Saturday, January 16, 2010

AIDS Virus Traveled to Haiti, Then U.S., Study Says




HIV went directly from Africa to Haiti, then spread to the United States and much of the rest of the world beginning around 1969, suggests an international team of researchers.
The findings settle a key debate on the history and transmission route of the deadly virus, the scientists say.

Even before HIV was identified as the cause of AIDS, Haiti's role in the disease epidemic had been hotly debated.
When AIDS was officially recognized in 1981 in the U.S., for instance, the unusually high prevalence of the disease in Haitian immigrants fueled speculation that the Caribbean island was the source of the mysterious illness.
Another theory held that the AIDS epidemic spread from the U.S. in the mid-1970s after Haiti became a popular destination for sex tourism.
Scientists led by Michael Worobey, an evolutionary biologist at the University of Arizona, Tucson, tried to solve the puzzle by tracing back the family history of the virus subtype blamed for the epidemic in North America.
The findings suggest that native Haitians carried the disease back to their island from Africa soon after the virus's emergence there.

HIV is commonly transmitted through tainted blood transfusions, dirty needles, and unprotected sex. Infections often lead to a life-threatening condition in which the body's immune defenses are systematically disabled.
Two species of HIV can infect humans—HIV-1 and HIV-2. The former is more virulent, more easily transmitted, and accounts for the lion's share of global HIV infections. HIV-2 is less infectious and is largely confined to parts of Western Africa.
Based on differences in one of the nine genes that make up the virus, HIV-1 is placed in three major groups.

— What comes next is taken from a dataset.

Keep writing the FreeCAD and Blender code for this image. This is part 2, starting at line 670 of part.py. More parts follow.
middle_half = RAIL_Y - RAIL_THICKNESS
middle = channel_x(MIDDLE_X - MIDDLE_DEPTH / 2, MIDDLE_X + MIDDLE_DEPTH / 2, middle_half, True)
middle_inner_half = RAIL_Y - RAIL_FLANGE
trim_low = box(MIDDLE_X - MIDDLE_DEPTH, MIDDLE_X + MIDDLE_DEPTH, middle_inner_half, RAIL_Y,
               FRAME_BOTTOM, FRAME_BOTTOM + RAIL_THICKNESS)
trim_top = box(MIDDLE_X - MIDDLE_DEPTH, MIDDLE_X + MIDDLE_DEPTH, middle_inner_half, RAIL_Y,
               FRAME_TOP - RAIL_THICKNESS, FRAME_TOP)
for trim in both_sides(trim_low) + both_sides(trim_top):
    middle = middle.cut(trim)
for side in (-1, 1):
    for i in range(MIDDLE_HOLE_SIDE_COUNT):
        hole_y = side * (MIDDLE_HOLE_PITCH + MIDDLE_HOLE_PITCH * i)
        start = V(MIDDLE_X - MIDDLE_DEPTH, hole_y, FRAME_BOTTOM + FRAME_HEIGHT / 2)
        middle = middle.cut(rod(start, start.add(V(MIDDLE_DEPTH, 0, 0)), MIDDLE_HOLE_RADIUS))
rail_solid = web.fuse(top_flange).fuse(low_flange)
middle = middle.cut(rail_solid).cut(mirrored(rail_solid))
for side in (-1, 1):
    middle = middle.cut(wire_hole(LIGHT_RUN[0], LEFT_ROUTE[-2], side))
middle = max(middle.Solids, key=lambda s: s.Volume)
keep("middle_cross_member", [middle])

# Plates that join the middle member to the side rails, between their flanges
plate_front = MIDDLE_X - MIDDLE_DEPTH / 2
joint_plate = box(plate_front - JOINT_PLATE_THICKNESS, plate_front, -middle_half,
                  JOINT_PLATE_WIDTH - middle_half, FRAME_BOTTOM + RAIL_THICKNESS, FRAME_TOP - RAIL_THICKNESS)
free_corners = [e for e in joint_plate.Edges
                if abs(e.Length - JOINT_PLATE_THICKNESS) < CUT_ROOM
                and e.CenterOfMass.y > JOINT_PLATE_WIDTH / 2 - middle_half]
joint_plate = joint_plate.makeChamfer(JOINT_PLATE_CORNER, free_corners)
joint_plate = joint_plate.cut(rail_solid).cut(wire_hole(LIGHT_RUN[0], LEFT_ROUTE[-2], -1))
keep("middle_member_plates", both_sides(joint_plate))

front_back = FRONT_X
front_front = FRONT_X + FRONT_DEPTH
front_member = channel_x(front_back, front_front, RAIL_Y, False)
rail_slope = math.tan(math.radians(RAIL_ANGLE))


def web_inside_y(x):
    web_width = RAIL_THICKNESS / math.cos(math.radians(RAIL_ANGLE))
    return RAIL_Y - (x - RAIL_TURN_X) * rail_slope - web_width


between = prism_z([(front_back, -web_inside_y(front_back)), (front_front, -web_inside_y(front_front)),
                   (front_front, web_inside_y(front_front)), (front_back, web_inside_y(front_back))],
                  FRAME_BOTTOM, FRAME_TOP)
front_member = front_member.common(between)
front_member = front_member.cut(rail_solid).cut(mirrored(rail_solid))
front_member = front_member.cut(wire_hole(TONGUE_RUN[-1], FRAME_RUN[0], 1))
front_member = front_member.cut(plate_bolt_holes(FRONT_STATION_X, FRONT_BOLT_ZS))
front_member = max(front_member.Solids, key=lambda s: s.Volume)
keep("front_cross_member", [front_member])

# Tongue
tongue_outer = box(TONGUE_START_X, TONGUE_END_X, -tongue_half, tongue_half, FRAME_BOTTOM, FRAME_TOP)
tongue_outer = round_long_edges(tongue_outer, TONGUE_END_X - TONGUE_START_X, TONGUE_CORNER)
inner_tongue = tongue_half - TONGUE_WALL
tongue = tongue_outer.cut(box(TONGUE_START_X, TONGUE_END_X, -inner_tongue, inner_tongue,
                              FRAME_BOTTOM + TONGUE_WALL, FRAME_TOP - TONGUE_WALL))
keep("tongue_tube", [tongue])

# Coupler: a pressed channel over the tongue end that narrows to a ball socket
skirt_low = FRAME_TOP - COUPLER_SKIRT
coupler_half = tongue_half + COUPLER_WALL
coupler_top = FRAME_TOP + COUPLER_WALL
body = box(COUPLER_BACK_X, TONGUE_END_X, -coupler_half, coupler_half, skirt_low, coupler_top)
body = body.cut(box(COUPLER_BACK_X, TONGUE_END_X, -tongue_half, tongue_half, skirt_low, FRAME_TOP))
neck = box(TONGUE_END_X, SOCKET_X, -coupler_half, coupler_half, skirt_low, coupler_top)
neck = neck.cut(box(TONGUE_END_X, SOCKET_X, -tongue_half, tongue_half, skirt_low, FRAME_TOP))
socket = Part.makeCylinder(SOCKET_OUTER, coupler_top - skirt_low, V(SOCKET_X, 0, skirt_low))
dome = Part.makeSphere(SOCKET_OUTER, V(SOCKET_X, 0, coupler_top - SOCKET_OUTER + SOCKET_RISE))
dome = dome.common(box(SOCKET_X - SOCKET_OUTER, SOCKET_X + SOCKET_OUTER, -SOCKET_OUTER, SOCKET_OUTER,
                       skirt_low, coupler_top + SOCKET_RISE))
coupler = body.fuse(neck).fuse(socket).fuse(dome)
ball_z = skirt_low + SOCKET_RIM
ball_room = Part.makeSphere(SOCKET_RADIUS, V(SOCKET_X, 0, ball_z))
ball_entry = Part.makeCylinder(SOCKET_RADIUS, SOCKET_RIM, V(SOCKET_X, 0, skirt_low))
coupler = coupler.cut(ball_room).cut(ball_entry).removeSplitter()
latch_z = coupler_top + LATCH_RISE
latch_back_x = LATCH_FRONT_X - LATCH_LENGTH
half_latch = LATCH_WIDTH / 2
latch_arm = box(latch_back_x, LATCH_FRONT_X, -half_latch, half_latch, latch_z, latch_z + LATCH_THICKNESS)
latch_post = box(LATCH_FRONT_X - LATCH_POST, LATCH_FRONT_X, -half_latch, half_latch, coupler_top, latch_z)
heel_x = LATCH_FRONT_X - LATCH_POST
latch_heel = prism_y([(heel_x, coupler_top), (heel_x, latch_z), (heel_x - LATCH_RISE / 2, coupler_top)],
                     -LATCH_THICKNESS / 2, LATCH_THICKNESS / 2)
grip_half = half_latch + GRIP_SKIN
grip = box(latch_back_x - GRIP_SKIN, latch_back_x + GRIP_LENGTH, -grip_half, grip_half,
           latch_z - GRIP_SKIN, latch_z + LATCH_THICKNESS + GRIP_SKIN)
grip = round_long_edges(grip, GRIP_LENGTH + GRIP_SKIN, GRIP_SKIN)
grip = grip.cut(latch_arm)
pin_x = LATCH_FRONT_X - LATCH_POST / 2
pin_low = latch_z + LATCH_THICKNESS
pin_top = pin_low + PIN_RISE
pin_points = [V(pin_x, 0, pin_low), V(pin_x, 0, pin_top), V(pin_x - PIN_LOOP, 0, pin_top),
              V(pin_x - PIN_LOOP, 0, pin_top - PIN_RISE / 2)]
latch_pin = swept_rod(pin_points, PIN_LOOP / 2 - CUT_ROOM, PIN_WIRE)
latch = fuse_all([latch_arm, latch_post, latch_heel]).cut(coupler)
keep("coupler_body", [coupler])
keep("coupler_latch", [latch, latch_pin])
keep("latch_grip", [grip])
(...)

The most prevalent, Group M, has eight geographically distinct subtypes.

Worobey and his colleagues looked at subtype B. Though it is found mainly in North America and Europe, the strain is present in the most number of countries.
The researchers analyzed tissue samples from five Haitian AIDS patients collected in 1982 and 1983. All five had then recently immigrated to the U.S. and were among the first recognized victims of AIDS.

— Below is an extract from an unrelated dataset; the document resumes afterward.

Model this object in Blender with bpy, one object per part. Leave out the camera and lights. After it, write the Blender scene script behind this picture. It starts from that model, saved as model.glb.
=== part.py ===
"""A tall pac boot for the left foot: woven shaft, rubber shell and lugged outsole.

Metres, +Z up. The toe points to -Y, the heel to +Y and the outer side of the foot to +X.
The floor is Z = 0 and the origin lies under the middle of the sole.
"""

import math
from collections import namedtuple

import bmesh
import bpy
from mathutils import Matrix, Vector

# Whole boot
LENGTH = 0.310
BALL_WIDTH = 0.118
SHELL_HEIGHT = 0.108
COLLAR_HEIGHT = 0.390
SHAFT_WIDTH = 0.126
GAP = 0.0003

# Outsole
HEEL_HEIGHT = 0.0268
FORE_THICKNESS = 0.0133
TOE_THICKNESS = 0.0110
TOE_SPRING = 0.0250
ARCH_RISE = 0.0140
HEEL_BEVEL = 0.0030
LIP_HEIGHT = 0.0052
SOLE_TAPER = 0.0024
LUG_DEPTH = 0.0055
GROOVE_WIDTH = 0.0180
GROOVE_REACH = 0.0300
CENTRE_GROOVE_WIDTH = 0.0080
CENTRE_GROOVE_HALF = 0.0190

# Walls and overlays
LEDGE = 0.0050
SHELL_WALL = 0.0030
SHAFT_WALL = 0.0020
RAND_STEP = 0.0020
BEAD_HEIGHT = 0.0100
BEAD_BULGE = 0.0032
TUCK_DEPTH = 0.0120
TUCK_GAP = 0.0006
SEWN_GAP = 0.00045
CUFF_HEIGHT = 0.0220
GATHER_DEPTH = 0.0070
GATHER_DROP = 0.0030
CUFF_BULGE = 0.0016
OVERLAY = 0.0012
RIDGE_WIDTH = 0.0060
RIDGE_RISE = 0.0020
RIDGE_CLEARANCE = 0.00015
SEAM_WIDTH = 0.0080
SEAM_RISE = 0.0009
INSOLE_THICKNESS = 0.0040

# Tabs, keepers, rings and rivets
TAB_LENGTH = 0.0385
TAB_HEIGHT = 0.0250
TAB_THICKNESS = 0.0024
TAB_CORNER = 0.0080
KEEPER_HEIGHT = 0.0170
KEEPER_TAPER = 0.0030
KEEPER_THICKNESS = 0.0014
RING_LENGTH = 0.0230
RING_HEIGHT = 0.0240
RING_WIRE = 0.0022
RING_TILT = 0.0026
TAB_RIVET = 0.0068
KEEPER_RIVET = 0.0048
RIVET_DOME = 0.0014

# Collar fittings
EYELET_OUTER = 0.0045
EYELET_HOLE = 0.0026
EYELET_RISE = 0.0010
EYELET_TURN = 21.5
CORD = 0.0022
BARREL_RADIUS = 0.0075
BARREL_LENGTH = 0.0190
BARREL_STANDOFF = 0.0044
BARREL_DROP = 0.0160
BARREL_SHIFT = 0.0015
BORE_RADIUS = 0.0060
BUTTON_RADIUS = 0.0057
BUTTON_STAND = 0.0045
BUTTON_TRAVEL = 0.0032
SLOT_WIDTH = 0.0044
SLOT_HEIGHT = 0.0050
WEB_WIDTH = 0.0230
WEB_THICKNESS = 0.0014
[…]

A family tree constructed from the HIV-1 genes of the five Haitians and subtype B gene sequences from 19 other countries place the Haitian virus at the root of all branches.
"This is strong evidence that HIV-1 subtype B arrived and began spreading in Haiti before it did elsewhere," Worobey said.
It is generally thought that the virus arrived with Haitian professionals returning from Zaire (now the Democratic Republic of the Congo) following a wave of nationalism there in the 1960s.
Using advanced statistical techniques, Worobey and his colleagues estimated that the subtype B strain reached Haiti sometime around 1966 and the United States around 1969.
"Until AIDS was initially recognized in 1981, the virus was cryptically [hiddenly] circulating in a sophisticated medical environment for the better part of 12 years," Worobey said.

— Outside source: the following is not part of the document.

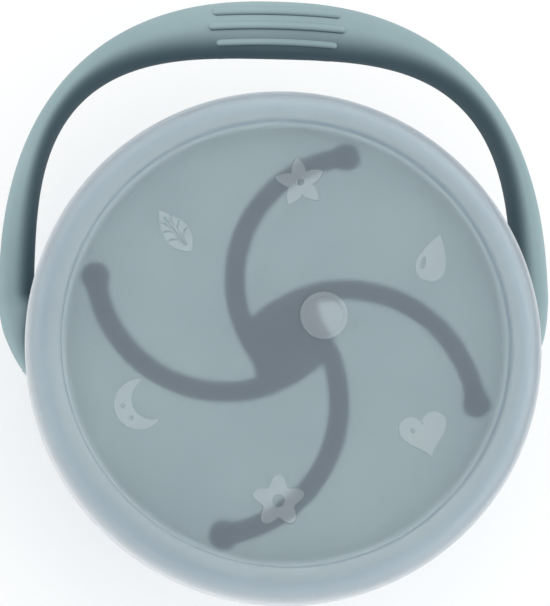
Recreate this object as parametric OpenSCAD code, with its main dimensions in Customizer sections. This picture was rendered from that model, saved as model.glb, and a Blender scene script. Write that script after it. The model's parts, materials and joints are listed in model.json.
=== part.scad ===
// Toddler snack container: a tapered cup, a collar that holds a soft top with
// four flaps, a frosted lid and a carrying handle that swings on two pins.
// Origin at the centre of the base, +Z up. The folded handle points along +Y.

/* [Lid] */
// Outer diameter of the frosted lid
lid_d = 95; // [90:0.5:104]
// Wall of the lid's skirt
lid_wall = 2.2; // [1.6:0.1:2.6]
// Width of the raised band round the sunk panel
lid_band_w = 7.1; // [6.8:0.1:8]
// Depth of the sunk panel below the band
lid_recess = 2.6; // [2.2:0.1:3.4]
// Thickness of the sunk panel
lid_panel_t = 1.4; // [1:0.1:2]
// Thickness of the band's top
lid_band_t = 1.8; // [1.2:0.1:2.2]
// Rounding of the lid's outer shoulder
lid_edge_r = 5.2; // [4.4:0.1:5.4]
// How much narrower the lid is at its shoulder than at its foot
lid_draft = 0.4; // [0.2:0.1:0.8]
// Rounding of the edge where the band drops to the panel
lid_inner_r = 0.9; // [0.4:0.1:1.4]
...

Beatrice Hahn is a microbiologist at the University of Alabama in Birmingham who was not involved with the study.
"The paper is a nice piece of evolutionary sleuthing,'' she said. "It shows how chance events can shape a major epidemic and that one virus introduced under the right circumstances can create major havoc."
"The findings are significant," added Robert Garry, a microbiologist at Tulane University. They indicate "an important lineage of subtype B HIV was present in Haiti, which eventually spread elsewhere," he added.
But he is not fully convinced that a Haitian origin is the only explanation for subtype-B strains in the Americas, however.
It is quite likely that other B lineages appeared in the Americas prior to and in all likelihood independently of the Haitian lineage, he said.
"It is possible that HIV made many incursions into the United States. Most of these likely never spread or spread cryptically for a while and burned out," he added. "The one discussed in this paper appears to have been the bomb that actually went off."
Study leader Worobey, a former forest firefighter, likes to use a wildfire analogy.
"It is like a forest fire, it often produces sparks that fly out in front of a fire. Some of those sparks ... die out. But every once in a while one of those sparks ... can start a new wildfire. And that is what we are seeing in this case."